MATERIALS PROVIDED:

··········

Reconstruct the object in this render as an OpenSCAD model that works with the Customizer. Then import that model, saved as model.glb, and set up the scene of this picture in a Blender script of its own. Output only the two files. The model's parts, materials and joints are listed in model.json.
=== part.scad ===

··········

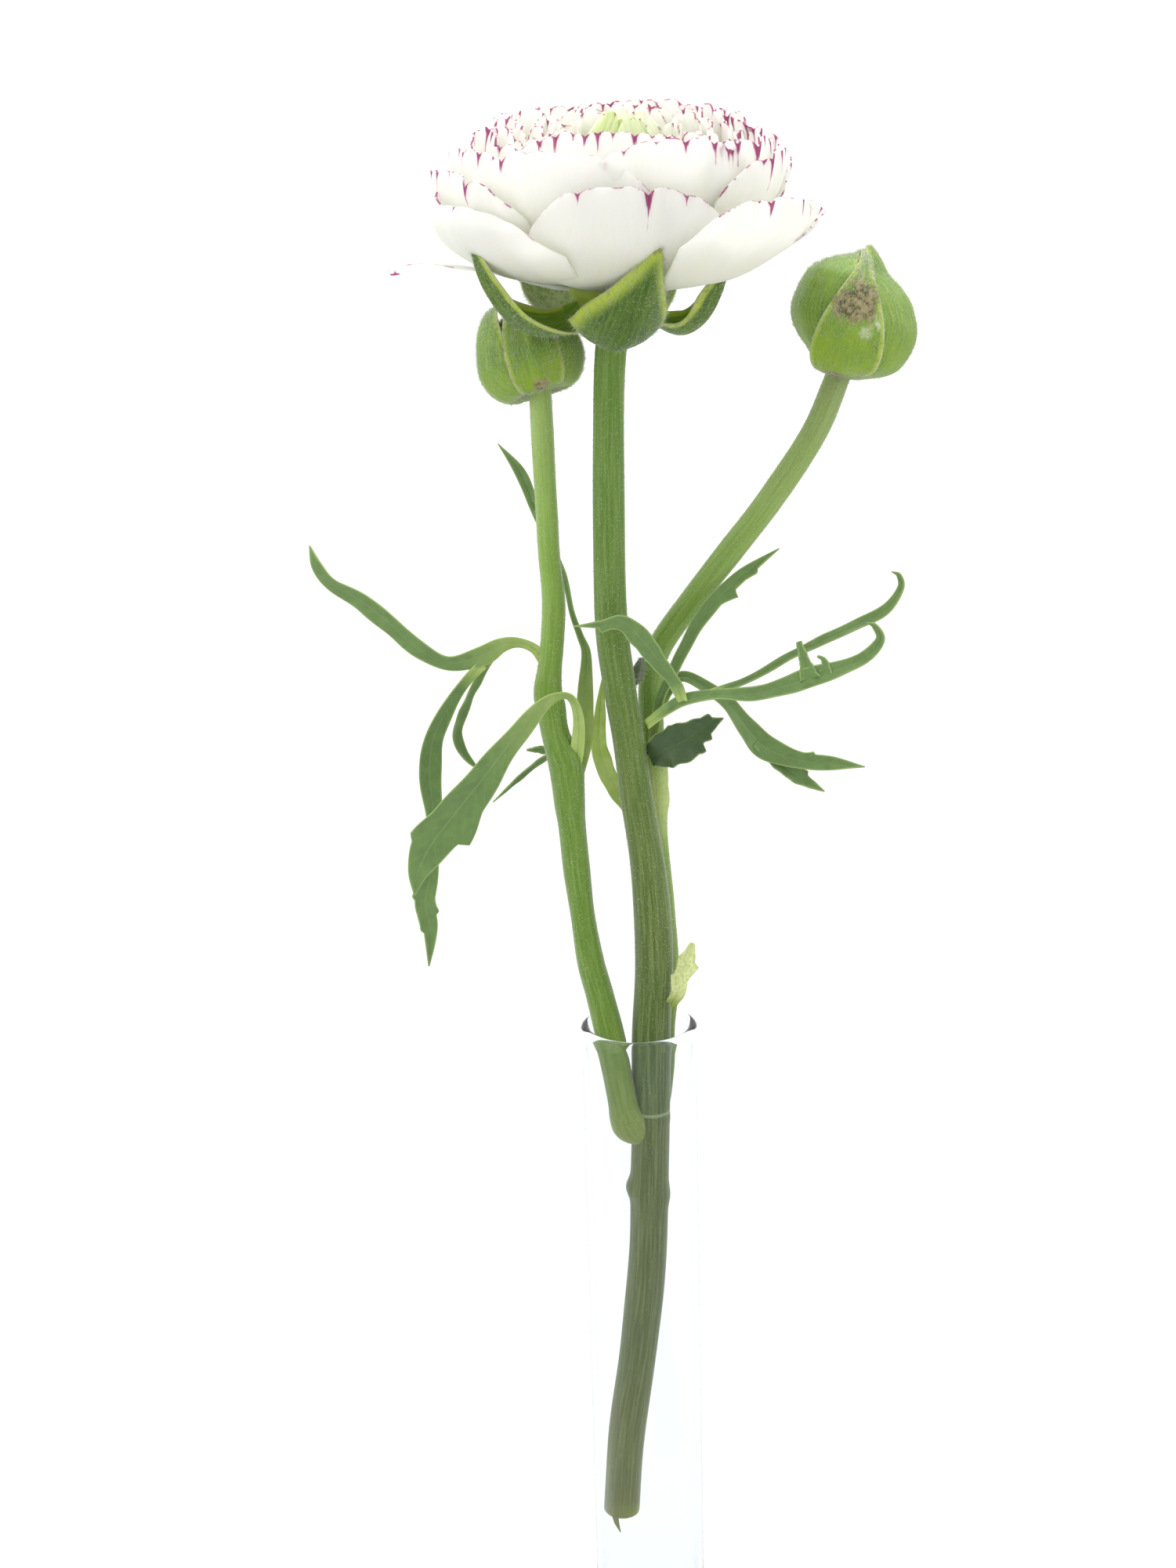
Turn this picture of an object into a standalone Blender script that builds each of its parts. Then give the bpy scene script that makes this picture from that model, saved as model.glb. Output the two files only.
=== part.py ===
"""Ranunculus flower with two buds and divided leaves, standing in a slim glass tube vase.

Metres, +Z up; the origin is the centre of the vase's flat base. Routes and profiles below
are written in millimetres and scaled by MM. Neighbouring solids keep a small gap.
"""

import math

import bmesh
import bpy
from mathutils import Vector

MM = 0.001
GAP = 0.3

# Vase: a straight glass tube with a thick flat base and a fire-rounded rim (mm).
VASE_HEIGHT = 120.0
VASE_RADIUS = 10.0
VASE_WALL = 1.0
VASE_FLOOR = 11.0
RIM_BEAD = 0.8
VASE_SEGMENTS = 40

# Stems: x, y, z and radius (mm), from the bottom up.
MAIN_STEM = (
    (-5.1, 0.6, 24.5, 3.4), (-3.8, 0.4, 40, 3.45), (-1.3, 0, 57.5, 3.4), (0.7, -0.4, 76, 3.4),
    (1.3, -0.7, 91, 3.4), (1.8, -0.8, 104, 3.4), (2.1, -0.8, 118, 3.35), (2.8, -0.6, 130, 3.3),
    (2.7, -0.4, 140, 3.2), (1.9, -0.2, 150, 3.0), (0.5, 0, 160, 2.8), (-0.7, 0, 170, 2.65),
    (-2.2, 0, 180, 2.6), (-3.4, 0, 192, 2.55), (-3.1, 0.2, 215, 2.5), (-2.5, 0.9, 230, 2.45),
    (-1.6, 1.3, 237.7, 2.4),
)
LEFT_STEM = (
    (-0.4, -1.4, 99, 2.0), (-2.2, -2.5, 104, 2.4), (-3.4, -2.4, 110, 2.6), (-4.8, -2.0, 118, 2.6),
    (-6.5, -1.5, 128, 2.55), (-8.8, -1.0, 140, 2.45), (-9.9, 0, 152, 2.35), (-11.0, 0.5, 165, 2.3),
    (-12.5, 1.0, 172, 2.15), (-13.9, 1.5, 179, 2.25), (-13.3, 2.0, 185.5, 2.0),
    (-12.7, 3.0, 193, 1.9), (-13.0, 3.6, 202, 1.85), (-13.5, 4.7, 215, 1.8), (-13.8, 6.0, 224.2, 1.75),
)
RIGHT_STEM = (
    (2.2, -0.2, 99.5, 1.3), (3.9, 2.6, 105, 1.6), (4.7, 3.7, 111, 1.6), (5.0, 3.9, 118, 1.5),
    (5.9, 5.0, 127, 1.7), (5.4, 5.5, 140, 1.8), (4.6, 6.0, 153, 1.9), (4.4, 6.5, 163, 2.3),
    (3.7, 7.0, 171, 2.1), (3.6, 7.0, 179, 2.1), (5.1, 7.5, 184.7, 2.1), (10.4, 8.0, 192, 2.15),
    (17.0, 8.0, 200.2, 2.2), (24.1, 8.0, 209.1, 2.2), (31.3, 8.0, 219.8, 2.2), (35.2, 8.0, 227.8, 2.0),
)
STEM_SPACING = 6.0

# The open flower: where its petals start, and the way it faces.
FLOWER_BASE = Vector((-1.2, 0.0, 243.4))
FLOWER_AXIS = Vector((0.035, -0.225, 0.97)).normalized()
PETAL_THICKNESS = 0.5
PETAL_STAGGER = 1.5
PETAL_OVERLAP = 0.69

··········

EXERCISE OBJECTIVE: Go through the listing above and pull out each line containing the word "parts".

TASK ANSWER:
Reconstruct the object in this render as an OpenSCAD model that works with the Customizer. Then import that model, saved as model.glb, and set up the scene of this picture in a Blender script of its own. Output only the two files. The model's parts, materials and joints are listed in model.json.
Turn this picture of an object into a standalone Blender script that builds each of its parts. Then give the bpy scene script that makes this picture from that model, saved as model.glb. Output the two files only.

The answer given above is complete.